Pitfall 3: False Dependencies from Event Recording Order

// Issue order on host matters for stream scheduling
// The GPU processes commands in each stream in FIFO order

// Pattern to maximize overlap:
// Issue ALL H2D copies first, THEN all kernels, THEN all D2H copies
// This lets the DMA engines start early

// GOOD: breadth-first issuing
for (int i = 0; i < N; i++)
    cudaMemcpyAsync(d_in[i], h_in[i], bytes, cudaMemcpyHostToDevice, streams[i]);
for (int i = 0; i < N; i++)
    kernel<<<grid, block, 0, streams[i]>>>(d_in[i], d_out[i]);
for (int i = 0; i < N; i++)
    cudaMemcpyAsync(h_out[i], d_out[i], bytes, cudaMemcpyDeviceToHost, streams[i]);

// LESS OPTIMAL: depth-first issuing
for (int i = 0; i < N; i++) {
    cudaMemcpyAsync(d_in[i], h_in[i], bytes, cudaMemcpyHostToDevice, streams[i]);
    kernel<<<grid, block, 0, streams[i]>>>(d_in[i], d_out[i]);
    cudaMemcpyAsync(h_out[i], d_out[i], bytes, cudaMemcpyDeviceToHost, streams[i]);
}
// Depth-first CAN work but may have slightly less overlap depending on hardware
💡 Breadth-First vs Depth-First Issuing

On modern GPUs with multiple hardware queues, the difference between breadth-first and depth-first issuing is smaller than on older architectures. However, breadth-first still guarantees maximum overlap because it fills all DMA queues before compute queues. When in doubt, use breadth-first.

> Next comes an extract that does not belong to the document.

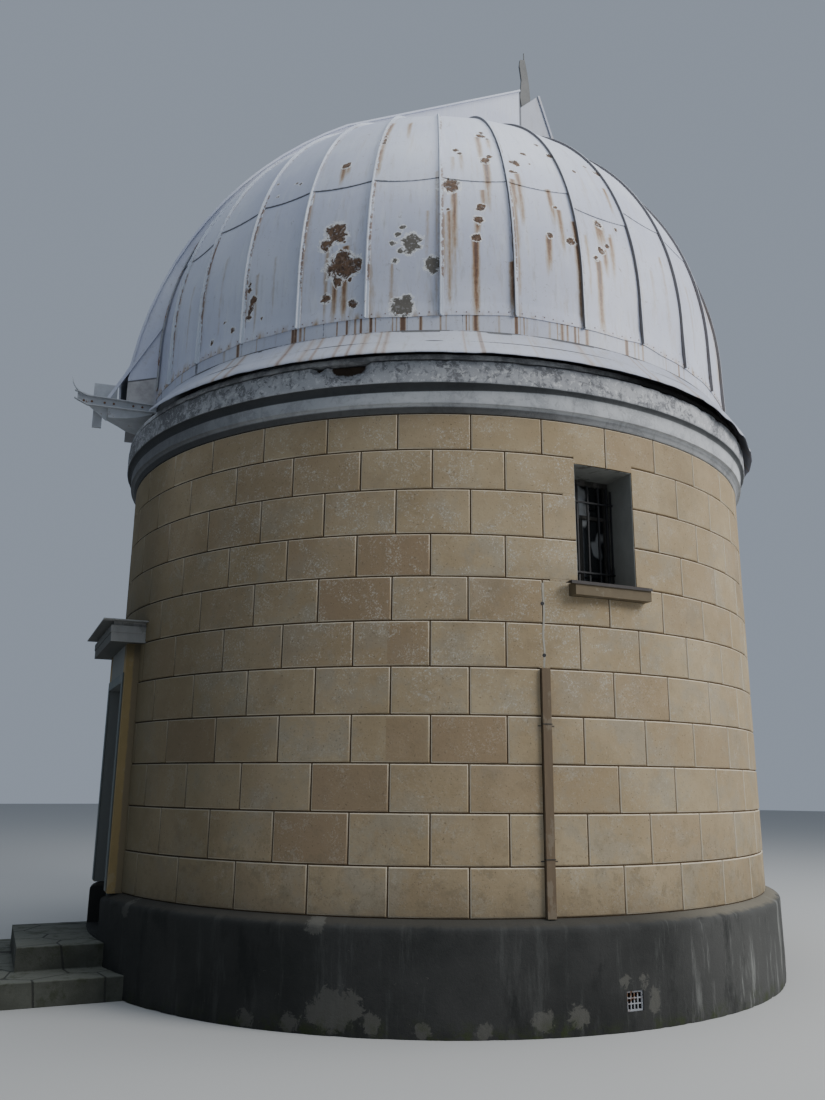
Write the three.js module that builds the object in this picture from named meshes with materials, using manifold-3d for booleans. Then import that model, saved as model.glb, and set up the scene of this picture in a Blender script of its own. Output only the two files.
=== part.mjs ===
import * as THREE from 'three';
import { mergeVertices } from 'three/addons/utils/BufferGeometryUtils.js';
import Module from 'manifold-3d';

// An old observatory: a round rendered tower that carries a turning dome of sheet metal.
// Millimetres, +Z up, ground at z = 0, origin on the tower's axis.
// A bearing is an angle in degrees on the plan, from -Y towards +X.

const wasm = await Module();
wasm.setup();

// Tower
const WALL_R = 3000;
const WALL_INNER_R = 2550;
const STEP_DEG = 4;
const TOWER_STEPS = 360 / STEP_DEG;
const PLINTH_R = 3120;
const PLINTH_TOP = 690;
const PLINTH_CHAMFER = 38;
const SILL_COURSE = 2940;
const WINDOW_HEAD = 3884;
const WALL_TOP = 4210;
const CORNICE_TOP = 4600;
const FLOOR_TOP = 360;
const LOFT_FLOOR = [2400, 2600];
const SECTORS = { front: [-20, 100], back: [100, 220], door: [220, 340] };
const FIT = 0.3;
const CLEAR_Y = [-4000, -2000];
const CLEAR_Z = [-100, 12000];

// Entrance
const DOOR_AT = -65;
const DOOR_HALF = 420;
const DOOR_HEAD = 2340;
const DOOR_FACE = 3060;
const PILASTER_WIDTH = 140;
const LINTEL_TOP = 2655;
const FRAME_WIDTH = 60;
const FRAME_OUTER = 2940;
const FRAME_DEPTH = 80;
const STOP_DEPTH = 25;
const STOP_WIDTH = 15;
const TRANSOM_FOOT = 2110;
const LEAF_OUTER = 2935;
const LEAF_THICK = 45;
const LEAF_HALF = 352;
const LEAF_GAP = 6;
const HINGE = { x: -357.5, y: -2951, r: 9, knuckle: 45, levels: [620, 1780] };
const CANOPY = [
  { half: 655, reach: 3205, foot: 0, top: 75 },
  { half: 660, reach: 3210, foot: 74, top: 132 },
  { half: 640, reach: 3190, foot: 131, top: 168 },
  { half: 706, reach: 3278, foot: 167, top: 178 },
];
const STEPS = [
  { half: 1020, reach: 4000, foot: 0, top: 170 },
  { half: 620, reach: 3680, foot: 169, top: 340 },
];

// Windows, vent and cable cover
const WINDOWS = { front: 25.4, right: 115.4, back: 205.4 };
const WINDOW_HALF = 262;
const SASH_OUTER = 2690;
const SASH_DEPTH = 50;
const SASH_RAIL = 45;
const GLASS_THICK = 8;
const SILL = { half: 332, reach: 3075, top: 2957, foot: 2868 };
const VENT_AT = 25.25;
const VENT_HALF = 65;
const VENT_Z = [120, 245];
const VENT_PLATE = [3098, 3110];
const CABLE = { at: 15.1, width: 62, reach: 3036.5, top: 2337 };

// Dome
const DOME_R = 2950;
const DOME_SHEET = 30;
const DOME_SPRING = 5400;
const DOME_STEPS = 64;
const DOME_ROWS = 12;
const GORE_FOOT = 5060;
const RAIL = { inner: 2780, outer: 2860, top: 4700 };
const RING = { inner: 2700, top: 4740 };
const APRON = { gap: [-92.6, -50], top: 4890, shoulder: 2958, reach: 3190, edge: 4626, foot: 4612, sheet: 14 };
const SLIT_AT = -71.3;
const SLIT_FOOT = 4920;
const SLIT_HALF = 561;
const SLIT_REAR = 1510;
const SHELL_SEAMS = { near: [-71.3, -10.4], right: [-10.4, 57.45], rear: [57.45, 167.575],
  far: [167.575, 222.6375], left: [222.6375, 288.7] };

// Slit hood, drawn in the upright plane of the slit: [outwards from the axis, up], widths across it
const CHEEK = { width: [530, 560.7], rib: 2790, foot: 4920.3, toe: [3166, 5150], rearDeg: 120 };
const COVER = { centre: [-1197, 4642], radius: 4402, from: 8.2, seam: 19.9, to: 57.3, sheet: 20, half: 578,
  lip: [3240, 5098], end: [-840, 9310], stepDeg: 4, gapDeg: 0.004 };
const STAY = { width: [561, 577], sides: [[2894, 5694], [3309, 4921.1], [3339, 4921.9], [2917, 5707]] };
const HOOD = { notch: [-840, 9075], peak: [-1060, 9280], foot: [-1476, 7900], sheet: 24 };
const ARM = { width: [495, 525], rodR: 7, rod: [9700, 9880], rodAt: -925,
  sides: [[-880, 9113], [-862, 9260], [-884, 9500], [-862, 9690], [-872, 9770], [-930, 9780],
    [-960, 9600], [-978, 9450], [-992, 9218]] };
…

Putting It Together: Production Stream Manager

#include <cuda_runtime.h>
#include <vector>

class StreamManager {
public:
    StreamManager(int num_streams, bool high_priority = false) {
        int lo, hi;
        cudaDeviceGetStreamPriorityRange(&lo, &hi);
        int priority = high_priority ? hi : lo;

        streams_.resize(num_streams);
        events_.resize(num_streams);
        for (int i = 0; i < num_streams; i++) {
            cudaStreamCreateWithPriority(&streams_[i],
                cudaStreamNonBlocking, priority);
            cudaEventCreateWithFlags(&events_[i], cudaEventDisableTiming);
        }
    }

    ~StreamManager() {
        for (auto& s : streams_) cudaStreamDestroy(s);
        for (auto& e : events_) cudaEventDestroy(e);
    }

    cudaStream_t get(int idx) { return streams_[idx % streams_.size()]; }

    void record(int idx) {
        cudaEventRecord(events_[idx % events_.size()],
                        streams_[idx % streams_.size()]);
    }

    void wait(int wait_stream_idx, int event_idx) {
        cudaStreamWaitEvent(streams_[wait_stream_idx % streams_.size()],
                            events_[event_idx % events_.size()]);
    }

    void sync_all() {
        for (auto& s : streams_) cudaStreamSynchronize(s);
    }

    int count() const { return streams_.size(); }

private:
    std::vector<cudaStream_t> streams_;
    std::vector<cudaEvent_t> events_;
};

// Usage:
void run_pipeline(StreamManager& sm, float** h_data, float** d_data,
                  int n, int batches) {
    int block = 256;
    int grid = (n + block - 1) / block;
    size_t bytes = n * sizeof(float);

    for (int b = 0; b < batches; b++) {
        int s = b % sm.count();

        cudaMemcpyAsync(d_data[s], h_data[b], bytes,
                        cudaMemcpyHostToDevice, sm.get(s));
        process_kernel<<<grid, block, 0, sm.get(s)>>>(d_data[s], n);
        cudaMemcpyAsync(h_data[b], d_data[s], bytes,
                        cudaMemcpyDeviceToHost, sm.get(s));
    }

    sm.sync_all();
}

Stream Configuration Impact on Pipeline Throughput

(GB/s effective)
1 stream (serial)
420 GB/s effective
2 streams
680 GB/s effective
4 streams
810 GB/s effective
8 streams Saturated
830 GB/s effective
16 streams
825 GB/s effective

Summary

Streams enable concurrent execution on the GPU by separating independent operations into parallel command queues. The three hardware engines (compute SMs, H2D DMA, D2H DMA) operate independently, so work in different streams can overlap. Events provide inter-stream synchronization (cudaStreamWaitEvent) and timing (cudaEventElapsedTime). The key requirements for overlap are: pinned host memory for async transfers, non-default streams (or cudaStreamNonBlocking), and independent data between streams. Stream-ordered memory allocation (cudaMallocAsync) avoids the synchronizing cost of cudaMalloc. For most applications, 2-4 streams with double-buffering provides near-optimal overlap. Profile with Nsight Systems to verify actual concurrency.